There's no such thing as zero marketing for a business in general. You have to do it at some point. And in some business models, you have to do it forever based on how many leads that business needs? Is it a one to many model where you actually just have to connect with a larger volume of people?
Also think through how often that model needs to bring in new leads? If you are you working with people in a recurring way, for example, with a psychotherapy private practice is is very commonly like that. You're not going to have a lot of turnover, and you're going to have long term relationships with your clients.
Or does the model have short term relationships with your clients? For example, when I produce a website for a client, I write the copy, I make the brand identity, I make the site, but then it's theirs. So then I have to have a new client in order to do another project like that. Meaning, there is a higher volume of leads needed for that model.
Also consider- and this is important because as I said in lesson one, business models produce revenue. They don’t just deliver value.
So with all those other factors considered first, consider then, if this business model is likely to take good care of you financially. What I usually see from people is that they haven’t taken into consideration the numbers- so you have to slow down and think through: “Is this actually going to be profitable?”

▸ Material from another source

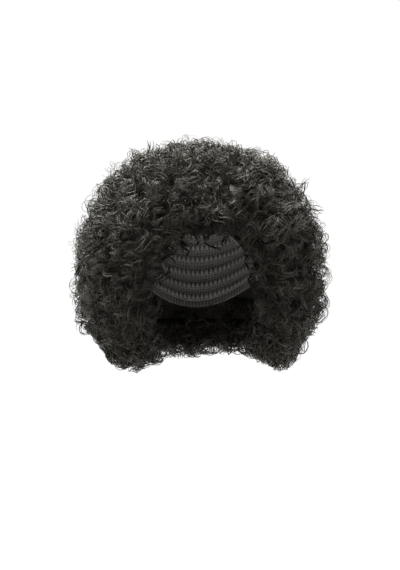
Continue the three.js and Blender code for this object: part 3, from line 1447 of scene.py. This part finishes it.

We don't do the math on that in this course, although I do have the Unsexy Money Course (now Practice Finances), which you can take a look at if you want help going through the math.
As you head into the Business Model buffet, be sure to use the brainstorming workbook that comes with this course, you receive with the course. Take in all the information, let all of the juicy, fun, creative ideas pop like popcorn. And then the brainstorming workbook will help you, think through some of these, some of these issues to help you determine what kind of dip you’re going to have to cross to get your business off the ground.